For Docker Swarm with two nodes, one manager and one worker, what happens if the manager node goes out?
Or is it better to have two managers?
Have you tried the forum search? It is safe to say this has been discussed a couple of times now.
Yes, there is a post on this. I just wanted to confirm if the manager node goes out in a two-node system, does the worker node become a manager node? Raft consensus says that it maintains being a candidate until two more nodes come back online to create a tie-breaker majority. In this case, we only have the old manager node that can come back online, which means the worker node would be in perpetual candidate status.
On a separate note, if the manager node comes back online, does it maintain its manager status?
It does not. A node must be explicitly promoted to manager, to become a manager. Though, in a two node cluster with a single manager, it requires the manager node to be healthy, in order to promote the worker to manager node.
Please share the source, so we can see in which context this statement was embedded.
It does. Though, the cluster will be headless until then. No swarm scoped resources can be created/deleted/updated in a headless cluster. Of course plain docker commands will continue to work, as they are neither affected by swarm, nor affect swarm in any way.
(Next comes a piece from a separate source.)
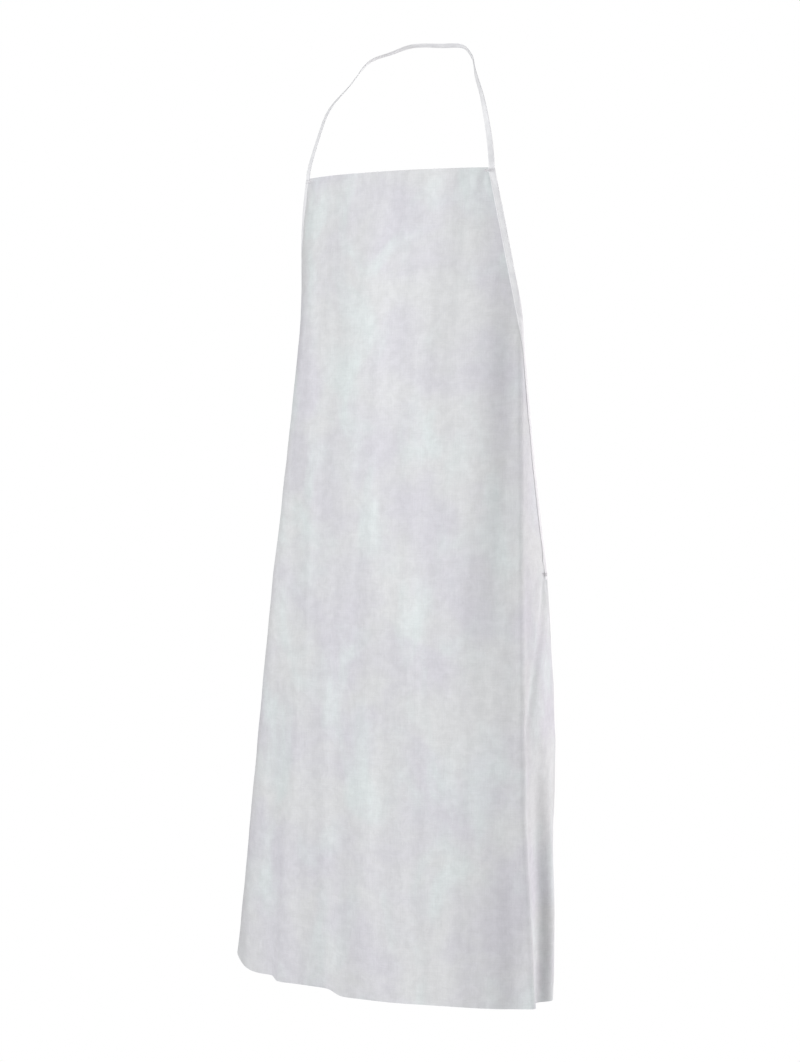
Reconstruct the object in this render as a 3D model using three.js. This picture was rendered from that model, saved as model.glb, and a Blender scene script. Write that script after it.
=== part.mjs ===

Oh, I forgot to mention that it’s a terrible idea to run the cluster with 2 manager nodes, as the cluster will be headless when one of the two nodes becomes unhealthy.
I was just playing around with a raft visualizer that does not necessarily speak to how docker handles things.
Thank you for the clarity.
Yes, I saw that one everywhere.
In my opinion the minimum cluster size can consist of 3 manager nodes (but not less) without any worker node. If the cluster grows, just add more worker nodes and be good.
The docs are kind of talking around the minimum number:
If the swarm loses the quorum of managers, the swarm cannot perform management tasks. If your swarm has multiple managers, always have more than two. To maintain quorum, a majority of managers must be available. An odd number of managers is recommended, because the next even number does not make the quorum easier to keep. For instance, whether you have 3 or 4 managers, you can still only lose 1 manager and maintain the quorum. If you have 5 or 6 managers, you can still only lose two.
Even if a swarm loses the quorum of managers, swarm tasks on existing worker nodes continue to run. However, swarm nodes cannot be added, updated, or removed, and new or existing tasks cannot be started, stopped, moved, or updated.
For HA, you need to setup 3 managers to continue regular operations, even when 1 manager fails. Note that managers can run regular worker workloads.